-- BEGIN --

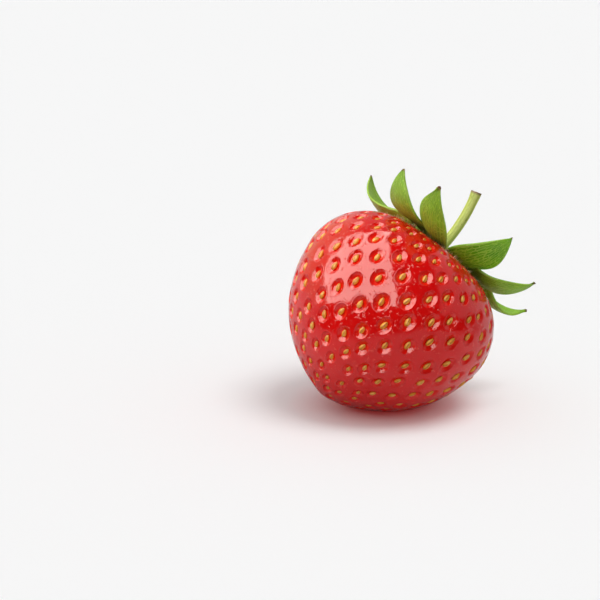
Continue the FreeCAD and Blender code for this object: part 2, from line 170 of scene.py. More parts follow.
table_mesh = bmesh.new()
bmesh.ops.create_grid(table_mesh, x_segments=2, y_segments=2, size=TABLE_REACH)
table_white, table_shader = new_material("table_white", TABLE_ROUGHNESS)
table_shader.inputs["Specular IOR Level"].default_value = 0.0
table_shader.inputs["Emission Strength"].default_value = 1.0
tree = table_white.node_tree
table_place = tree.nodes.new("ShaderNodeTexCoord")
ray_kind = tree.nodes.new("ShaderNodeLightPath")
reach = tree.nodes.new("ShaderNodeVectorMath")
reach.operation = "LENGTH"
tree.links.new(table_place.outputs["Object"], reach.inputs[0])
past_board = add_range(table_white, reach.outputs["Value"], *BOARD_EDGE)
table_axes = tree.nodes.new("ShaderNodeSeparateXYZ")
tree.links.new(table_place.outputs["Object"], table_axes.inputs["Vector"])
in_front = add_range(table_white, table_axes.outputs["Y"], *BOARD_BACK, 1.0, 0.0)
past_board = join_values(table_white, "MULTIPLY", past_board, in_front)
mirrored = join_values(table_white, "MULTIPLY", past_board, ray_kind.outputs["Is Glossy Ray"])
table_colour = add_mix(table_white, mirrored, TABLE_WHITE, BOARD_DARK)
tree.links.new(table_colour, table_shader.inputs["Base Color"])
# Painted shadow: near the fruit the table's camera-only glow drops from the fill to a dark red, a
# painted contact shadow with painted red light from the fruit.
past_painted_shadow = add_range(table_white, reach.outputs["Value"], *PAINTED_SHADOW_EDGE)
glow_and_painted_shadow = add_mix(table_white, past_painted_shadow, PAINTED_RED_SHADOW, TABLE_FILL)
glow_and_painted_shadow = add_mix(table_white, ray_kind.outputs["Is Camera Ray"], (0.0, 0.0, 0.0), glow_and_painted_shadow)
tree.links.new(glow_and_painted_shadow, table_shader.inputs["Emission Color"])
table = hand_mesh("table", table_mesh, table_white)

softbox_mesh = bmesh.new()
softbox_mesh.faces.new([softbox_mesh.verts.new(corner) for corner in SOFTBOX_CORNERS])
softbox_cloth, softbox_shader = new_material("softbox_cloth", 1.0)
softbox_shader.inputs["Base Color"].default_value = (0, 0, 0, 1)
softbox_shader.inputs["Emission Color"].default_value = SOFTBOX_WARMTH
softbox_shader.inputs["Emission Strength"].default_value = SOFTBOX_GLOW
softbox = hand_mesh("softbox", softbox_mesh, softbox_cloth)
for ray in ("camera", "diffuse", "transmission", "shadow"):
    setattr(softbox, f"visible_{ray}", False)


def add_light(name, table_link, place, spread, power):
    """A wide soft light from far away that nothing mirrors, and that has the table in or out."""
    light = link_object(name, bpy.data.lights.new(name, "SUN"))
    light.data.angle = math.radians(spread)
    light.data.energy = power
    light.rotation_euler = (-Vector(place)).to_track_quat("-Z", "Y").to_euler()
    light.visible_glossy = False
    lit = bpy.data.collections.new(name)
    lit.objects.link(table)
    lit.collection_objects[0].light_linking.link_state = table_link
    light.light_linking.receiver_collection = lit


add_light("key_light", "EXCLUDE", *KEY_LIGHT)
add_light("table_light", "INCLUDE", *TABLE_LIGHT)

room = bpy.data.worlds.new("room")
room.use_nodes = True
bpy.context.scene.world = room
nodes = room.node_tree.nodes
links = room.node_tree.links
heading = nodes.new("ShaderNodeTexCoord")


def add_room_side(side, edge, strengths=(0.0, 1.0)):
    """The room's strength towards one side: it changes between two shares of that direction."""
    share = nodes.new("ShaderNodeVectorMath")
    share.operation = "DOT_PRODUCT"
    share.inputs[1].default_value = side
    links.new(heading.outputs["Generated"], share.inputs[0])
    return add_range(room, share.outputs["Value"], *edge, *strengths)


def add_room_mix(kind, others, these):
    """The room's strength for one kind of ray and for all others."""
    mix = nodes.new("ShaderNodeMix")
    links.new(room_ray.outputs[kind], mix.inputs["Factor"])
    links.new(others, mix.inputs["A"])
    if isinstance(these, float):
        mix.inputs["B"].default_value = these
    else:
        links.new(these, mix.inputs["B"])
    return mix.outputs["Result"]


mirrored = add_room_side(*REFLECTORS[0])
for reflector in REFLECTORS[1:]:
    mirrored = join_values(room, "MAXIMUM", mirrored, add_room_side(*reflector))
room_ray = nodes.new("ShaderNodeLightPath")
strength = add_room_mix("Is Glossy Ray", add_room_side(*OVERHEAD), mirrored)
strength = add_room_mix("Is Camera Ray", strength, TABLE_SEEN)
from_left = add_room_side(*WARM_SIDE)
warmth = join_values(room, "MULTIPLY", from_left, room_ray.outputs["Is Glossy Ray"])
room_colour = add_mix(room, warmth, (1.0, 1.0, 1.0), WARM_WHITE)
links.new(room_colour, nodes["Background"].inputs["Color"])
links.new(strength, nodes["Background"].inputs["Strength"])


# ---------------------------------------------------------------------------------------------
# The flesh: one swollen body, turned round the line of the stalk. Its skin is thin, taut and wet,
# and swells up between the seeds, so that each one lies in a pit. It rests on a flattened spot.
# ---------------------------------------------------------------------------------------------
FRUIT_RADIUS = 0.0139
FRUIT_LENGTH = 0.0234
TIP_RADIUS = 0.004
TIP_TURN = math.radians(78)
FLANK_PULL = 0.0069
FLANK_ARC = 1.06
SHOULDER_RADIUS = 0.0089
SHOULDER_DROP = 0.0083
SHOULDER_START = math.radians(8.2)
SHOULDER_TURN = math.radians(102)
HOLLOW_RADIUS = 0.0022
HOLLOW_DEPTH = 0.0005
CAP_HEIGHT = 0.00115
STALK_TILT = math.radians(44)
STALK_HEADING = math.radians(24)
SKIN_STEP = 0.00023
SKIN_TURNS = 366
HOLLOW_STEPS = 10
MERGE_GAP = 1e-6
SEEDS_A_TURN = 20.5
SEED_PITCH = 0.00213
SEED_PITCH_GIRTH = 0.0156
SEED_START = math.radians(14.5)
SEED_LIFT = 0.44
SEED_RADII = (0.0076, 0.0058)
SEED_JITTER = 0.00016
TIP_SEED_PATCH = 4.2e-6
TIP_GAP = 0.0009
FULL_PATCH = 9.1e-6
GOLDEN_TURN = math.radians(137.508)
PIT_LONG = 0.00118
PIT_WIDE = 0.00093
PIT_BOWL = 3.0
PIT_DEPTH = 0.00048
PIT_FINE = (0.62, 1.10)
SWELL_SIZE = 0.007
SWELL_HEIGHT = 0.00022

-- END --
-- BEGIN --

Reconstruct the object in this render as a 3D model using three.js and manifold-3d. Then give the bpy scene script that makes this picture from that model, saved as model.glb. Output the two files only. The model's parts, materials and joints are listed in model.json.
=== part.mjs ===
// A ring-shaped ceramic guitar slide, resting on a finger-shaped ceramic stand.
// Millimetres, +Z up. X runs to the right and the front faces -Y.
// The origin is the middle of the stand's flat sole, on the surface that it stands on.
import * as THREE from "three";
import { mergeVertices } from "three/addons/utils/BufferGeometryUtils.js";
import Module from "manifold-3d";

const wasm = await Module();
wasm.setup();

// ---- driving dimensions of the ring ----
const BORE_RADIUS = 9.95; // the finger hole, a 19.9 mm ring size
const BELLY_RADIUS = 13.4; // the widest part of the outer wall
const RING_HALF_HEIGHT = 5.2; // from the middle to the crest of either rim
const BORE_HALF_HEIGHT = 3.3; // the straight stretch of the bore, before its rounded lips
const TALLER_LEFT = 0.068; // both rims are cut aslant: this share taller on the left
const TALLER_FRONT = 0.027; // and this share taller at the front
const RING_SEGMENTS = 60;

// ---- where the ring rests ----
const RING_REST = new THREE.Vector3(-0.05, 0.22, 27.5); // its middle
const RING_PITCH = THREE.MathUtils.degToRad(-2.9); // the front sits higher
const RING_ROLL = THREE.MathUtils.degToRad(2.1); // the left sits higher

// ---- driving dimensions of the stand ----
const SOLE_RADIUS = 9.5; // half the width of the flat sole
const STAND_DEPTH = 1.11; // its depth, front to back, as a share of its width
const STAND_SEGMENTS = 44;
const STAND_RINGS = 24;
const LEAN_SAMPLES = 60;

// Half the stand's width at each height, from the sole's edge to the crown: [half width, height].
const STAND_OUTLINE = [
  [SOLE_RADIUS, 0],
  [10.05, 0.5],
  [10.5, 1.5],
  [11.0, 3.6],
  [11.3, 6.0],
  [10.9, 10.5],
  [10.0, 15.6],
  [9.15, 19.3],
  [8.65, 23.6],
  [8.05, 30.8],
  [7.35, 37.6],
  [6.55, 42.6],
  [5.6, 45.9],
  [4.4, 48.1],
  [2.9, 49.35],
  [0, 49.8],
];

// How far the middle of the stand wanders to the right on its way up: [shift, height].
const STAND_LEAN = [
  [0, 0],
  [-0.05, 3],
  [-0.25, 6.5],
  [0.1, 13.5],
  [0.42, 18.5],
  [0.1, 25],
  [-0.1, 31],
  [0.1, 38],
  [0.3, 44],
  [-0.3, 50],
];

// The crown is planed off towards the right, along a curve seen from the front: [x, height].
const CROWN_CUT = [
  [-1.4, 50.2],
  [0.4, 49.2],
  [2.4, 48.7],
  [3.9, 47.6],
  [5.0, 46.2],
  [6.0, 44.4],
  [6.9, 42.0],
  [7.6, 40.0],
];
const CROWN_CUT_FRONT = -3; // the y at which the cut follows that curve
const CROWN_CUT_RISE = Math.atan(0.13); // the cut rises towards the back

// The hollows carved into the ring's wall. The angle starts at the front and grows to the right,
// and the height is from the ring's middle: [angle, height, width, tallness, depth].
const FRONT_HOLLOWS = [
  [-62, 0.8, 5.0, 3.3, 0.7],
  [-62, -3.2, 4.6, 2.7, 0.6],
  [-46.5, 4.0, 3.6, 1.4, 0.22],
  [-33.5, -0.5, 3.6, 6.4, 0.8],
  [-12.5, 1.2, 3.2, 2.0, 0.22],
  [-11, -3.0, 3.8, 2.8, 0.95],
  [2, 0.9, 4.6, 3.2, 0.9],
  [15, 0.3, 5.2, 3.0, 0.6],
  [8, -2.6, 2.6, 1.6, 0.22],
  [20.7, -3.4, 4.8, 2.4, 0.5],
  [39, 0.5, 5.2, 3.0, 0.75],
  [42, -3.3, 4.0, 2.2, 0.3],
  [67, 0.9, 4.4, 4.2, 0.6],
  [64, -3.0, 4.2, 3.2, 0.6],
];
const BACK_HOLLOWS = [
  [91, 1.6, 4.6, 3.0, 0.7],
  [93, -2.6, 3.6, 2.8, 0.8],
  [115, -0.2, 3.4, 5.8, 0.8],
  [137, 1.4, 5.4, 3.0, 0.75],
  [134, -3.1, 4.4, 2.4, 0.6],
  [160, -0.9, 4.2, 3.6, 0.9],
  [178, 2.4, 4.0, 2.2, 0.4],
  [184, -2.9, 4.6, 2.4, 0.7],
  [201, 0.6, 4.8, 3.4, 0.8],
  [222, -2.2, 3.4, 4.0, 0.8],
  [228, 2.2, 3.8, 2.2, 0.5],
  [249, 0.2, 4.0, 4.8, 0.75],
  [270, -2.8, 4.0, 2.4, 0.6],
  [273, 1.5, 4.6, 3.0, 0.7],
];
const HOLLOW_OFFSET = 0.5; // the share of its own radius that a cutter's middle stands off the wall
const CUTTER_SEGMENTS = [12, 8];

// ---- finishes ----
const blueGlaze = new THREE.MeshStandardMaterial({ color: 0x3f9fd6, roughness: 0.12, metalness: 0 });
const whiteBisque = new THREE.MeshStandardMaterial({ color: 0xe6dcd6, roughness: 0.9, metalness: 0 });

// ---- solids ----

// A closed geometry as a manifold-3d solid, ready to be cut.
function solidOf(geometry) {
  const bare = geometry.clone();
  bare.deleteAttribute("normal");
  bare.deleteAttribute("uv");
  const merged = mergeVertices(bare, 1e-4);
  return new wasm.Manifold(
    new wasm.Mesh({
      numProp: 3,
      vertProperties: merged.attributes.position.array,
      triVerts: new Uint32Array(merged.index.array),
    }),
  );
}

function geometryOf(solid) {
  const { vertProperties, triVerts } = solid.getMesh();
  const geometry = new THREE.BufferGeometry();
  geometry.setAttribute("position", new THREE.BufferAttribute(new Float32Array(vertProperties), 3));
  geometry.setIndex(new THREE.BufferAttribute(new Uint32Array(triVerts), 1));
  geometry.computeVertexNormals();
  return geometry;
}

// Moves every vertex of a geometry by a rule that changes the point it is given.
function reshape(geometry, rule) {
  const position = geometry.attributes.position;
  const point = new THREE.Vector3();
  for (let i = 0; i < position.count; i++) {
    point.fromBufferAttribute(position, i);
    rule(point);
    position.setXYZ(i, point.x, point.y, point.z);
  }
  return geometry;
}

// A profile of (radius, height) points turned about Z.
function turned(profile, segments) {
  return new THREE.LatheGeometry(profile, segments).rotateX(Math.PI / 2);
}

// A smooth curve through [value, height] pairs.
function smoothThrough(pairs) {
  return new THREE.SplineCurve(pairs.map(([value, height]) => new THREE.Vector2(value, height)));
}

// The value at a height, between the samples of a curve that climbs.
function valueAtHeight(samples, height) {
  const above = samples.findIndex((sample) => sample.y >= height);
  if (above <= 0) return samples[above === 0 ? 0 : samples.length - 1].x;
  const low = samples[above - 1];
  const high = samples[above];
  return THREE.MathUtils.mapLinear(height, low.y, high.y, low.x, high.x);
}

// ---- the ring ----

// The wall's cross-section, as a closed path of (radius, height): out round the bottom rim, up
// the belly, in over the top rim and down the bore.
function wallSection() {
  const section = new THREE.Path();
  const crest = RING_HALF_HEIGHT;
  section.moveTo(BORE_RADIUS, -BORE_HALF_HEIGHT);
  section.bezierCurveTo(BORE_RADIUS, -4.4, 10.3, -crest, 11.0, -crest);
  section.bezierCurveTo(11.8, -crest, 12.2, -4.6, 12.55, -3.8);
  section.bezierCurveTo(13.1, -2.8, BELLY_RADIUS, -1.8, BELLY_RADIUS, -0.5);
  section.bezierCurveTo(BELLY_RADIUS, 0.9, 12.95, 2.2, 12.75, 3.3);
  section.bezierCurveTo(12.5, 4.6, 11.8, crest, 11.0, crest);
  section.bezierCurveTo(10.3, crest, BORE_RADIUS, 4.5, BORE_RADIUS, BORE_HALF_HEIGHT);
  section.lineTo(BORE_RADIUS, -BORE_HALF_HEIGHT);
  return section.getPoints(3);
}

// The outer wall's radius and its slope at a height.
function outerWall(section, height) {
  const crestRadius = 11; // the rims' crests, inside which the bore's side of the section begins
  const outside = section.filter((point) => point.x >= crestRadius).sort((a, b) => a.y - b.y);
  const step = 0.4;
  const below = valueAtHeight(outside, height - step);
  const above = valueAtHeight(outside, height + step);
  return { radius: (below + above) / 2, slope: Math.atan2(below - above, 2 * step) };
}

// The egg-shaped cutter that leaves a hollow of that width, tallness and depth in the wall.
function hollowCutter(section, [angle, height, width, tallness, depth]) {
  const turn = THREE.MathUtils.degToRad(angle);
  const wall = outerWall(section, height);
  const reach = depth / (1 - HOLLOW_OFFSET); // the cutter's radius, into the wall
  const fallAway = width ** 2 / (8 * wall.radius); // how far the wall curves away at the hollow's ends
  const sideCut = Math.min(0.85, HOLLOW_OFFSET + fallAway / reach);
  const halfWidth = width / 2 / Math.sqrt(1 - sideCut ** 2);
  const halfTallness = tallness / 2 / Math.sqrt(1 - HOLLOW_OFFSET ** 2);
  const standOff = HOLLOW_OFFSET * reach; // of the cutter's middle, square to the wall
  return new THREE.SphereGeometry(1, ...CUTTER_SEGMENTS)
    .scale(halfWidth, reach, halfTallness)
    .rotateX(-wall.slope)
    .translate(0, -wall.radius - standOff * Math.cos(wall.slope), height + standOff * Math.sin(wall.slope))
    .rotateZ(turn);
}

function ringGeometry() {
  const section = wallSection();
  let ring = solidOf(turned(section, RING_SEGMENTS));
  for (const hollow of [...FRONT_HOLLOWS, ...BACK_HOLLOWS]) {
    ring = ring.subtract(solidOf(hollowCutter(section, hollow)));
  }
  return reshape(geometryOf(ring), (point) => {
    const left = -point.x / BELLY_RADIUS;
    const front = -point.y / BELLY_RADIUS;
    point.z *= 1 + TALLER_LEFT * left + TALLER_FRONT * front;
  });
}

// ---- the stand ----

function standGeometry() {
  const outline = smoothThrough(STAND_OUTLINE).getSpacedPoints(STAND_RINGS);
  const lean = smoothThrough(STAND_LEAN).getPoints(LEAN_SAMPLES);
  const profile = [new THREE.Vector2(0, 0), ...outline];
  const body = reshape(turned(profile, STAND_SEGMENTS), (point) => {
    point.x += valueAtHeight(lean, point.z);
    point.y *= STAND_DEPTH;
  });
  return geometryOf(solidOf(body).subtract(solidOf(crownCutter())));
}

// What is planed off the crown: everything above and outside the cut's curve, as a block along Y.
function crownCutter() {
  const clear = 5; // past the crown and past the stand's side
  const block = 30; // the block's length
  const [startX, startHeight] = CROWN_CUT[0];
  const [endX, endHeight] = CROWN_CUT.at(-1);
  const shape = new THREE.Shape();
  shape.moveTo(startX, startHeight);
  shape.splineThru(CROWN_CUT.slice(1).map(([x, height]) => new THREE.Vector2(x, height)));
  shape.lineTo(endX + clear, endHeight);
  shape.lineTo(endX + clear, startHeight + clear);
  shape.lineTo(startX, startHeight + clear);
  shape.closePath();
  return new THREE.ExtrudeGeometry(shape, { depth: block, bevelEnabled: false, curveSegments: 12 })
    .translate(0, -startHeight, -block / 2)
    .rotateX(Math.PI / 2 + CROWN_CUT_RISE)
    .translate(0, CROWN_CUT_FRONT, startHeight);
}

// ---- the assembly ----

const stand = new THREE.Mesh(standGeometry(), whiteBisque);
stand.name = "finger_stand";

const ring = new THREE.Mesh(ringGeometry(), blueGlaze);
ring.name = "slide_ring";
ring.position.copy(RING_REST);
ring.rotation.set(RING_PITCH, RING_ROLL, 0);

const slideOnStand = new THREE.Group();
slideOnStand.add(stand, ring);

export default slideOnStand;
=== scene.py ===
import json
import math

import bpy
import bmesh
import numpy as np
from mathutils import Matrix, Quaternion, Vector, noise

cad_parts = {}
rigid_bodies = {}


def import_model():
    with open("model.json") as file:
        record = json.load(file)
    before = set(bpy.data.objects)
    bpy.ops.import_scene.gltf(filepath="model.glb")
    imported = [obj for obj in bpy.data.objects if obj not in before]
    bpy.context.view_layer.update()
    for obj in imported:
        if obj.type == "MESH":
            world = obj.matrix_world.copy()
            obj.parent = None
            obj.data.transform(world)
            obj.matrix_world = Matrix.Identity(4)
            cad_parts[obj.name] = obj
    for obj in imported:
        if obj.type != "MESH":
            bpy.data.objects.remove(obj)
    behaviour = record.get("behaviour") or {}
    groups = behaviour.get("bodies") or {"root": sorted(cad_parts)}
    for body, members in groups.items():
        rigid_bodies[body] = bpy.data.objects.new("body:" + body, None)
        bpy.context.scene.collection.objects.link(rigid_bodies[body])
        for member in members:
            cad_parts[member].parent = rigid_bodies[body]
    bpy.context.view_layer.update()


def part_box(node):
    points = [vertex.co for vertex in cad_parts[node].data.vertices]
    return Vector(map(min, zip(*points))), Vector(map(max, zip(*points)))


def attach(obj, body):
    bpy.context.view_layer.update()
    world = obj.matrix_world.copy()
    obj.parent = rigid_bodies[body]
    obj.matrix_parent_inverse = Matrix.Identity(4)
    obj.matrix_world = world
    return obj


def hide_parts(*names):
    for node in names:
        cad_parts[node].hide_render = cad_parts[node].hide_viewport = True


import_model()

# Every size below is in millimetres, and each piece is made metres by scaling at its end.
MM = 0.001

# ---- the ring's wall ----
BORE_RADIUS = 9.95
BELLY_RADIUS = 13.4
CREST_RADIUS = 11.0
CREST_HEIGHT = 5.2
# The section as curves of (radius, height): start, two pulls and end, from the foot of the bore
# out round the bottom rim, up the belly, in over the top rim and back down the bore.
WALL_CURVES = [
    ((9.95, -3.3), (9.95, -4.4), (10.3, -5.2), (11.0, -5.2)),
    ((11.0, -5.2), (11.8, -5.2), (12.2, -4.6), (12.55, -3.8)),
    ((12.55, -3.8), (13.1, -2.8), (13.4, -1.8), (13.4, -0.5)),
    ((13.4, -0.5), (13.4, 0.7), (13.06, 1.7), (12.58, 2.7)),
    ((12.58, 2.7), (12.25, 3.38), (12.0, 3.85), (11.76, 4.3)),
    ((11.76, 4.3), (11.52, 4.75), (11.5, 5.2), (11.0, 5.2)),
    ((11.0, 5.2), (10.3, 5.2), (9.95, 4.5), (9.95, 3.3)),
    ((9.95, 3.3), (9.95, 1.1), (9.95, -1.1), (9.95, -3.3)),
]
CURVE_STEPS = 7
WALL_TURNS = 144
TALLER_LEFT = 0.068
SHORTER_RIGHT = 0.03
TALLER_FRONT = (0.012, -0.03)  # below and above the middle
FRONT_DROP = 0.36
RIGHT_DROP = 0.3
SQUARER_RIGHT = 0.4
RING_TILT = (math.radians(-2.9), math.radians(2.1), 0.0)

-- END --

TASK BRIEF - Pick each line holding the word "Identity" out of the listing.

FINAL RESULT -
            obj.matrix_world = Matrix.Identity(4)
    obj.matrix_parent_inverse = Matrix.Identity(4)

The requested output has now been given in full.